Reproduce the complete listing without any deviation.
## Start DATA SEGMENT
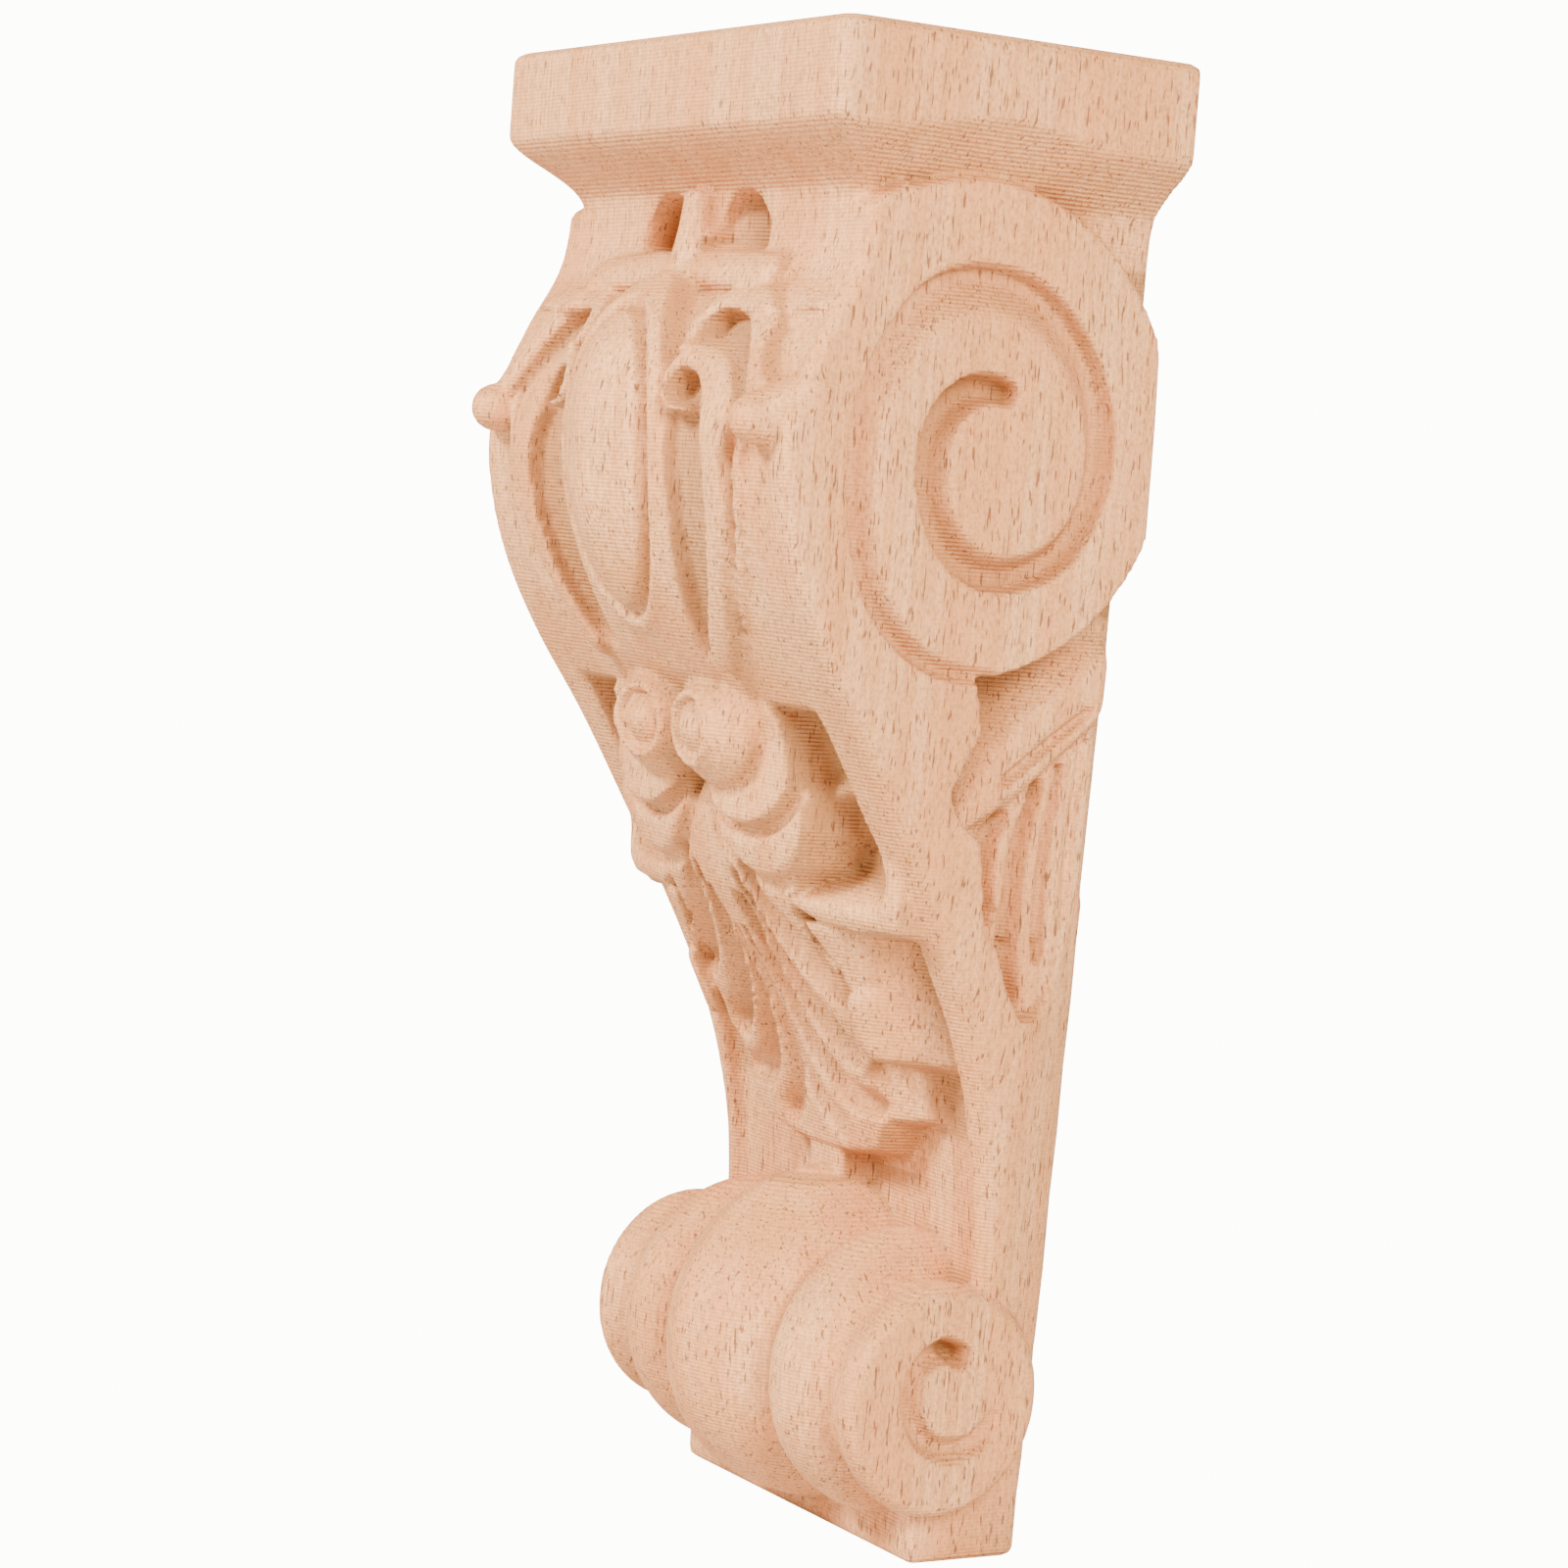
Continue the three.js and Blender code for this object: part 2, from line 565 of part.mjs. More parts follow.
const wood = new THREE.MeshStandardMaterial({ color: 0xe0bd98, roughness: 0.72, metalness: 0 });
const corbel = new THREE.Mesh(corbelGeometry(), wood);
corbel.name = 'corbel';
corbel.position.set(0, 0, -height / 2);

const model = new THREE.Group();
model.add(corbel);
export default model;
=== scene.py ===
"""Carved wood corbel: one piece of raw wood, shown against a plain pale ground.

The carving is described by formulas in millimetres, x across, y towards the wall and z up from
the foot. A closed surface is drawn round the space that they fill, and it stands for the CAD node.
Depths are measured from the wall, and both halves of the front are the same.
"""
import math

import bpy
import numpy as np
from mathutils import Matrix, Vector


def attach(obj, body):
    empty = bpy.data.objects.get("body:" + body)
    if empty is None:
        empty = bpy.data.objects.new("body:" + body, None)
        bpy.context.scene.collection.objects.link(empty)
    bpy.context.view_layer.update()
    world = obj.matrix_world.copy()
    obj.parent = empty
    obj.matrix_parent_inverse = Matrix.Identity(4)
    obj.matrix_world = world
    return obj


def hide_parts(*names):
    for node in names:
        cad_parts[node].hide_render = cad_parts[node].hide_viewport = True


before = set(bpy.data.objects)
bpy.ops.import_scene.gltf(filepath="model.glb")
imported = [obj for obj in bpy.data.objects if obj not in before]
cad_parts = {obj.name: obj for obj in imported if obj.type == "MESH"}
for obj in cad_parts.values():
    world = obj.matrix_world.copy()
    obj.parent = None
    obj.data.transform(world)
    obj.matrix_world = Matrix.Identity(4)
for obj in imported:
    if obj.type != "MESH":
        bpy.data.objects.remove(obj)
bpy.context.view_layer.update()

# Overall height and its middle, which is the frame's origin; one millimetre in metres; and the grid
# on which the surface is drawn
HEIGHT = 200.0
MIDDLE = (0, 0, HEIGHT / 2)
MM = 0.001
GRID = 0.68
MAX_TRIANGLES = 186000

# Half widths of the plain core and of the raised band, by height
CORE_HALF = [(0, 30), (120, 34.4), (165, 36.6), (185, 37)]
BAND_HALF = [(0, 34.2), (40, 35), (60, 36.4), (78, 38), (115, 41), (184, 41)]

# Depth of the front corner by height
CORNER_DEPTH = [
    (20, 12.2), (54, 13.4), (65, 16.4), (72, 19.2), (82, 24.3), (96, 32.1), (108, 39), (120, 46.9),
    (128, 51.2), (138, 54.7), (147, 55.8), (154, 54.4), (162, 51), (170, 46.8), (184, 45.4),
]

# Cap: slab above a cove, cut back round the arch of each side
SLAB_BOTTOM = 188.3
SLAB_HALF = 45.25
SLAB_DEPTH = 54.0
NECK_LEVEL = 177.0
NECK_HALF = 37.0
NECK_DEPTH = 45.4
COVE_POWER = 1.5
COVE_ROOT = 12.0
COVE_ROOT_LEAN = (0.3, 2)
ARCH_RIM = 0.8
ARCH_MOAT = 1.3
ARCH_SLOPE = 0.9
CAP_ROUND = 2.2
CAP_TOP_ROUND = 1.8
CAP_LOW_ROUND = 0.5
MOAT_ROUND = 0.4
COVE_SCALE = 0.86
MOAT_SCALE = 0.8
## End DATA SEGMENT
▸ EXPECTED OUTPUT:
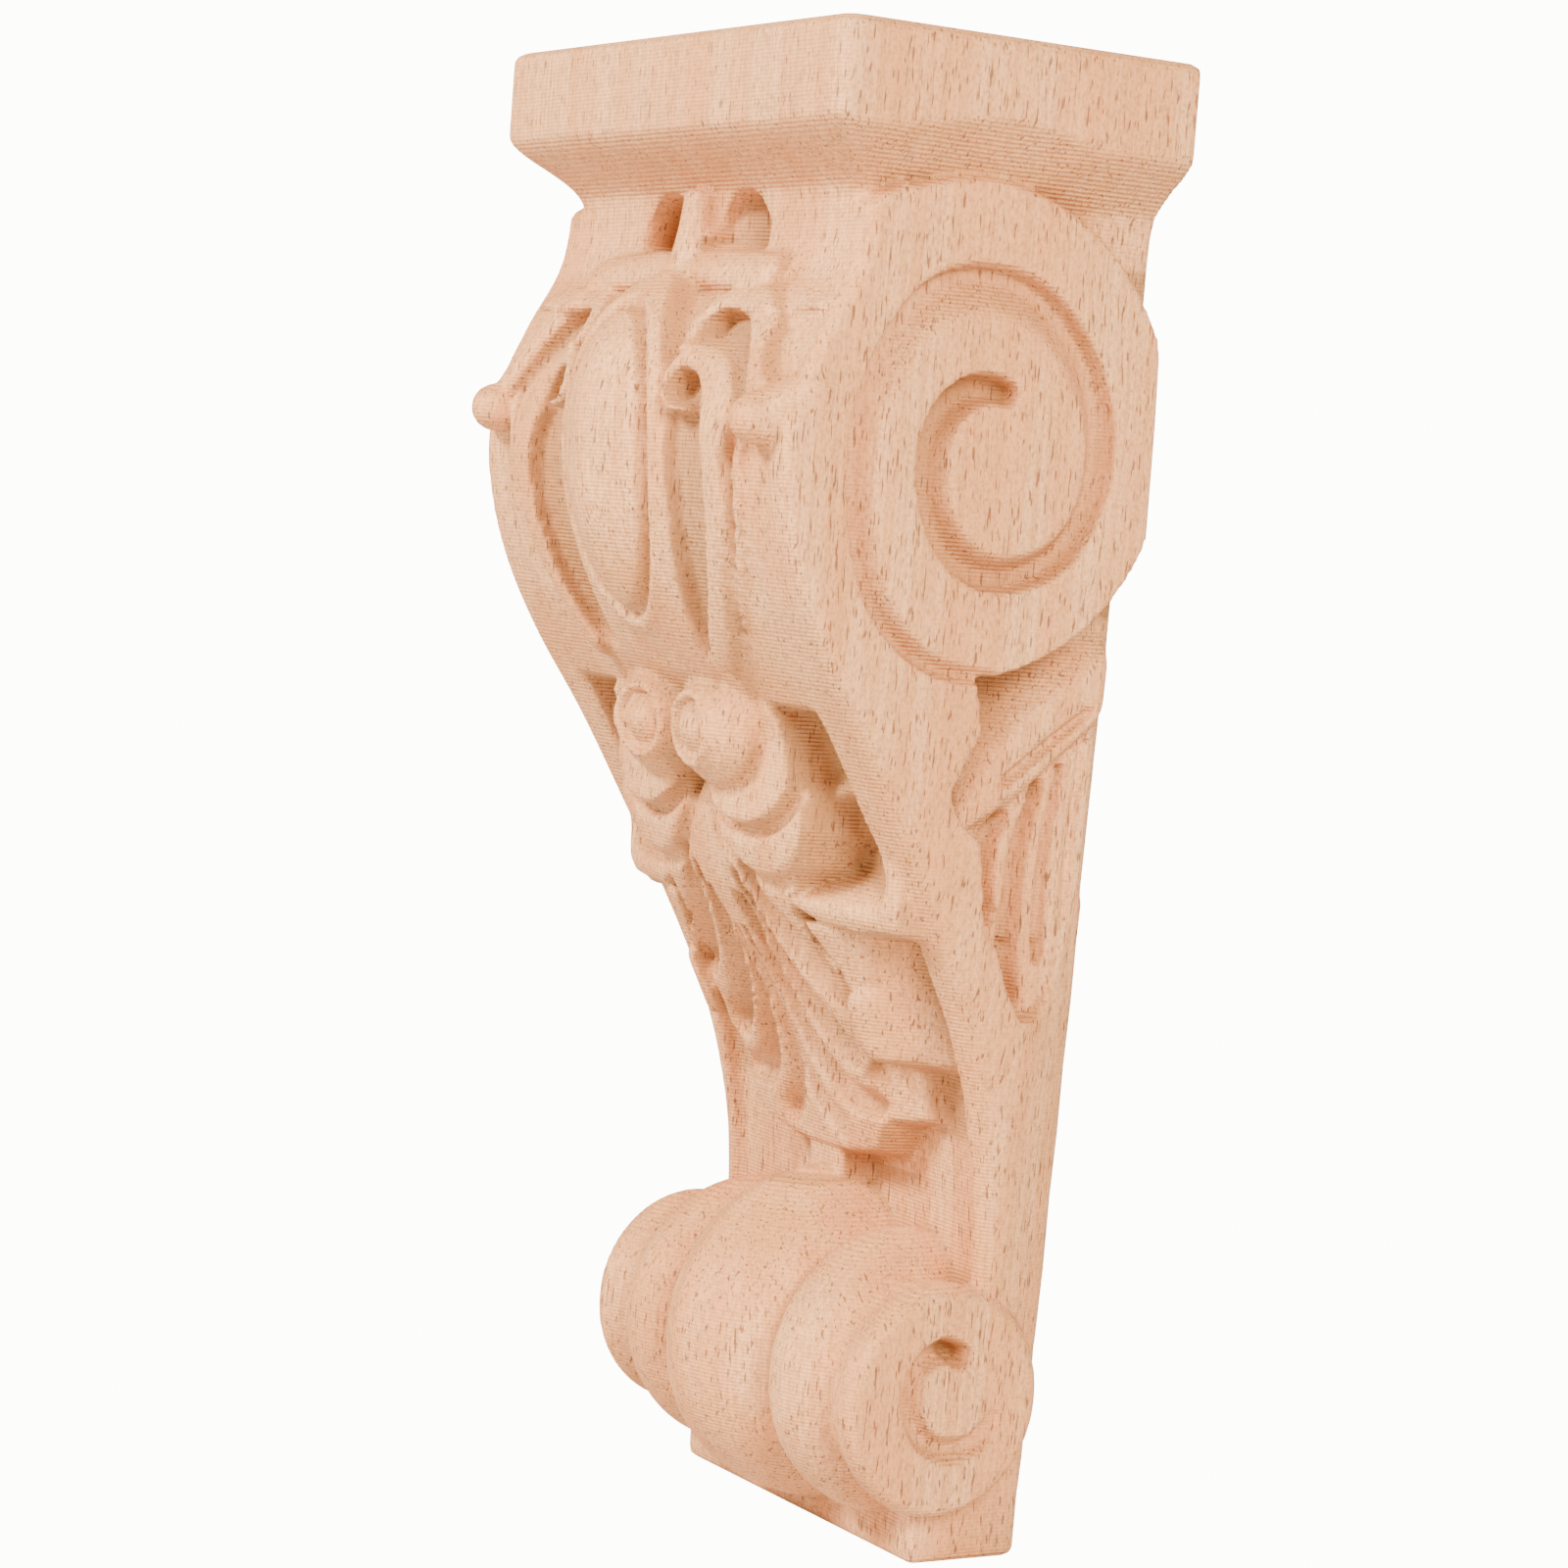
Continue the three.js and Blender code for this object: part 2, from line 565 of part.mjs. More parts follow.
const wood = new THREE.MeshStandardMaterial({ color: 0xe0bd98, roughness: 0.72, metalness: 0 });
const corbel = new THREE.Mesh(corbelGeometry(), wood);
corbel.name = 'corbel';
corbel.position.set(0, 0, -height / 2);

const model = new THREE.Group();
model.add(corbel);
export default model;
=== scene.py ===
"""Carved wood corbel: one piece of raw wood, shown against a plain pale ground.

The carving is described by formulas in millimetres, x across, y towards the wall and z up from
the foot. A closed surface is drawn round the space that they fill, and it stands for the CAD node.
Depths are measured from the wall, and both halves of the front are the same.
"""
import math

import bpy
import numpy as np
from mathutils import Matrix, Vector


def attach(obj, body):
    empty = bpy.data.objects.get("body:" + body)
    if empty is None:
        empty = bpy.data.objects.new("body:" + body, None)
        bpy.context.scene.collection.objects.link(empty)
    bpy.context.view_layer.update()
    world = obj.matrix_world.copy()
    obj.parent = empty
    obj.matrix_parent_inverse = Matrix.Identity(4)
    obj.matrix_world = world
    return obj


def hide_parts(*names):
    for node in names:
        cad_parts[node].hide_render = cad_parts[node].hide_viewport = True


before = set(bpy.data.objects)
bpy.ops.import_scene.gltf(filepath="model.glb")
imported = [obj for obj in bpy.data.objects if obj not in before]
cad_parts = {obj.name: obj for obj in imported if obj.type == "MESH"}
for obj in cad_parts.values():
    world = obj.matrix_world.copy()
    obj.parent = None
    obj.data.transform(world)
    obj.matrix_world = Matrix.Identity(4)
for obj in imported:
    if obj.type != "MESH":
        bpy.data.objects.remove(obj)
bpy.context.view_layer.update()

# Overall height and its middle, which is the frame's origin; one millimetre in metres; and the grid
# on which the surface is drawn
HEIGHT = 200.0
MIDDLE = (0, 0, HEIGHT / 2)
MM = 0.001
GRID = 0.68
MAX_TRIANGLES = 186000

# Half widths of the plain core and of the raised band, by height
CORE_HALF = [(0, 30), (120, 34.4), (165, 36.6), (185, 37)]
BAND_HALF = [(0, 34.2), (40, 35), (60, 36.4), (78, 38), (115, 41), (184, 41)]

# Depth of the front corner by height
CORNER_DEPTH = [
    (20, 12.2), (54, 13.4), (65, 16.4), (72, 19.2), (82, 24.3), (96, 32.1), (108, 39), (120, 46.9),
    (128, 51.2), (138, 54.7), (147, 55.8), (154, 54.4), (162, 51), (170, 46.8), (184, 45.4),
]

# Cap: slab above a cove, cut back round the arch of each side
SLAB_BOTTOM = 188.3
SLAB_HALF = 45.25
SLAB_DEPTH = 54.0
NECK_LEVEL = 177.0
NECK_HALF = 37.0
NECK_DEPTH = 45.4
COVE_POWER = 1.5
COVE_ROOT = 12.0
COVE_ROOT_LEAN = (0.3, 2)
ARCH_RIM = 0.8
ARCH_MOAT = 1.3
ARCH_SLOPE = 0.9
CAP_ROUND = 2.2
CAP_TOP_ROUND = 1.8
CAP_LOW_ROUND = 0.5
MOAT_ROUND = 0.4
COVE_SCALE = 0.86
MOAT_SCALE = 0.8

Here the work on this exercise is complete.